_Task to carry out_. Reproduce the listing below verbatim.

_Data extract_.
'''
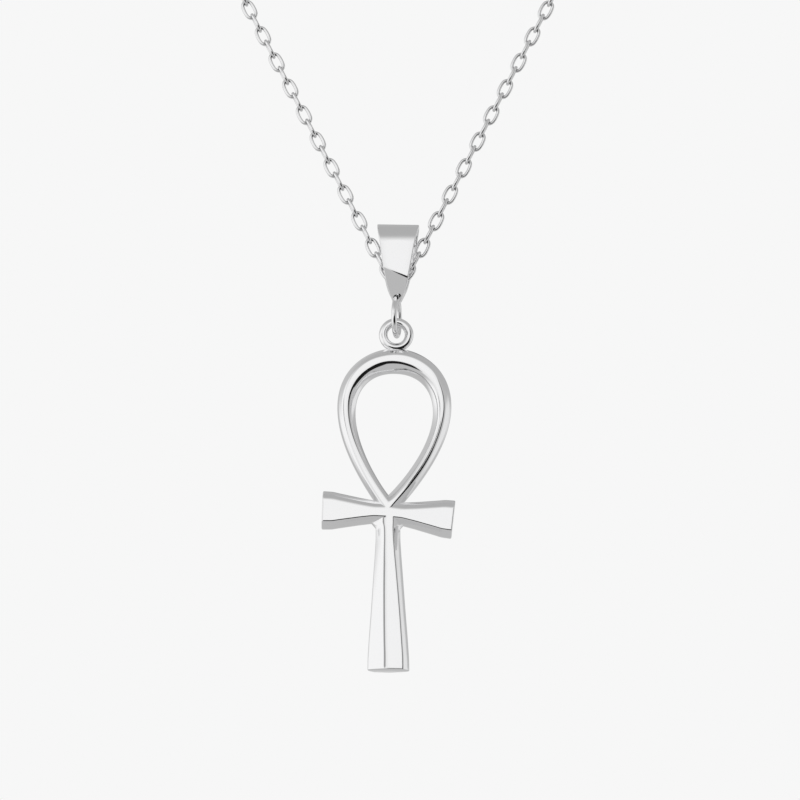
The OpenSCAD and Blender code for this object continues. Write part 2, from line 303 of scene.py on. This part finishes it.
# Edge radii of the sections, two corners each: the rim at the hole, left or top, then the front, the rim
# outside, right or below, and the back
LOOP_R = [0.35, 0.35, 0.75, 0.46, 0.4, 0.4, 0.3, 0.3]
ARM_R = [0.35, 0.35, 0.8, 0.24, 0.3, 0.3, 0.3, 0.3]
SHAFT_R = [0.38, 0.38, 1.3, 0.25, 0.4, 0.4, 0.3, 0.3]
# Swell of each side of the sections, from hand polishing
CROWN = [0, 0.015, 0.006, 0.04, 0, 0.04, 0.006, 0.02]
CORNER_STEPS = 7
# Rounding of the arms' and the shaft's ends, its steps, and the least edge radius that is left there
ARM_END_R, FOOT_END_R, END_STEPS, LEAST_R = 0.12, 0.1, 5, 0.02
# Sections round half of the loop, and how their spacing shrinks towards the crown
LOOP_STEPS, LOOP_BIAS = 110, 0.75
# Sections along an arm, in the mitre and along the shaft, which are evenly spaced from a share of its length
ARM_STEPS, MITRE_STEPS, SHAFT_STEPS, EVEN_FROM = 40, 3, 60, 0.12
# Half axes of the solder under the eye, and how far its middle lies below the crown
SOLDER, SOLDER_SINK = (0.95, 0.5, 0.3), 0.3


def section_corners(half, facet_half, skew):
    """Eight corners of a bevelled bar's section, across and depth."""
    e, t = EDGE_T / 2, ANKH_T / 2
    return np.array([
        (-half, e), (-half, -e), (-facet_half + skew, -t), (facet_half + skew, -t),
        (half, -e), (half, e), (facet_half - skew, t), (-facet_half - skew, t),
    ])


def drop_point(t, half_w, point_z, top_z, fullness):
    """A place on the right half of a drop, across and up, from its point at t = 0 to its top at pi."""
    s = math.sin(t)
    return np.array([half_w / DROP_PEAK * max(s, 0) ** fullness * math.sin(t / 2),
                     point_z + (top_z - point_z) * (1 - math.cos(t)) / 2])


def lean_at(t):
    """How far the loop's section at angle t stands to the right, as the loop leans."""
    climb = min(1, (1 - math.cos(t)) / 2 / LEAN_SPAN)
    return LOOP_LEAN * (1 - (1 - climb) ** 2)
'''
_Exercise output_.
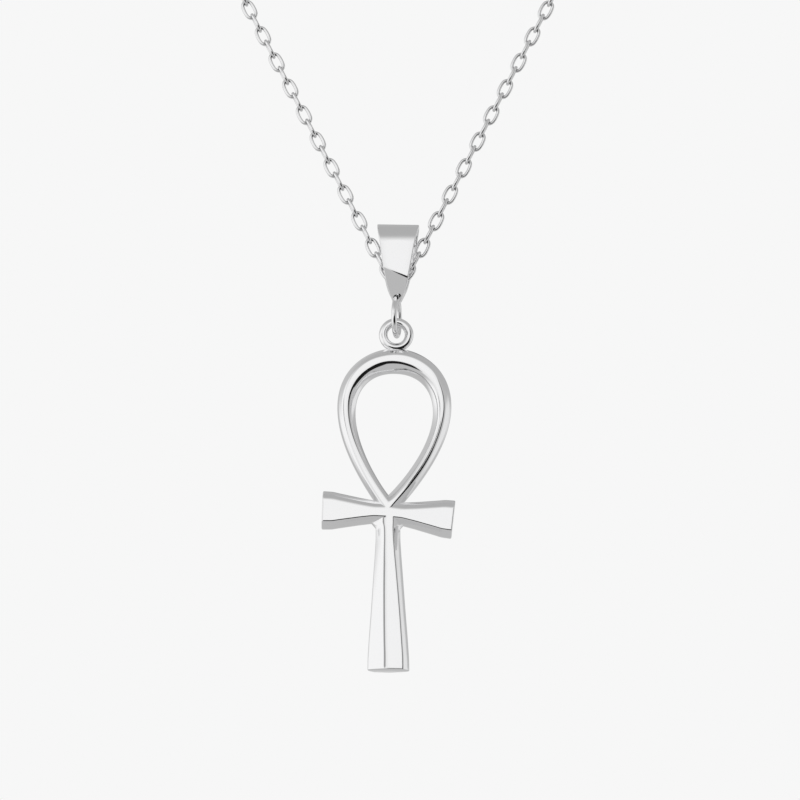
The OpenSCAD and Blender code for this object continues. Write part 2, from line 303 of scene.py on. This part finishes it.
# Edge radii of the sections, two corners each: the rim at the hole, left or top, then the front, the rim
# outside, right or below, and the back
LOOP_R = [0.35, 0.35, 0.75, 0.46, 0.4, 0.4, 0.3, 0.3]
ARM_R = [0.35, 0.35, 0.8, 0.24, 0.3, 0.3, 0.3, 0.3]
SHAFT_R = [0.38, 0.38, 1.3, 0.25, 0.4, 0.4, 0.3, 0.3]
# Swell of each side of the sections, from hand polishing
CROWN = [0, 0.015, 0.006, 0.04, 0, 0.04, 0.006, 0.02]
CORNER_STEPS = 7
# Rounding of the arms' and the shaft's ends, its steps, and the least edge radius that is left there
ARM_END_R, FOOT_END_R, END_STEPS, LEAST_R = 0.12, 0.1, 5, 0.02
# Sections round half of the loop, and how their spacing shrinks towards the crown
LOOP_STEPS, LOOP_BIAS = 110, 0.75
# Sections along an arm, in the mitre and along the shaft, which are evenly spaced from a share of its length
ARM_STEPS, MITRE_STEPS, SHAFT_STEPS, EVEN_FROM = 40, 3, 60, 0.12
# Half axes of the solder under the eye, and how far its middle lies below the crown
SOLDER, SOLDER_SINK = (0.95, 0.5, 0.3), 0.3


def section_corners(half, facet_half, skew):
    """Eight corners of a bevelled bar's section, across and depth."""
    e, t = EDGE_T / 2, ANKH_T / 2
    return np.array([
        (-half, e), (-half, -e), (-facet_half + skew, -t), (facet_half + skew, -t),
        (half, -e), (half, e), (facet_half - skew, t), (-facet_half - skew, t),
    ])


def drop_point(t, half_w, point_z, top_z, fullness):
    """A place on the right half of a drop, across and up, from its point at t = 0 to its top at pi."""
    s = math.sin(t)
    return np.array([half_w / DROP_PEAK * max(s, 0) ** fullness * math.sin(t / 2),
                     point_z + (top_z - point_z) * (1 - math.cos(t)) / 2])


def lean_at(t):
    """How far the loop's section at angle t stands to the right, as the loop leans."""
    climb = min(1, (1 - math.cos(t)) / 2 / LEAN_SPAN)
    return LOOP_LEAN * (1 - (1 - climb) ** 2)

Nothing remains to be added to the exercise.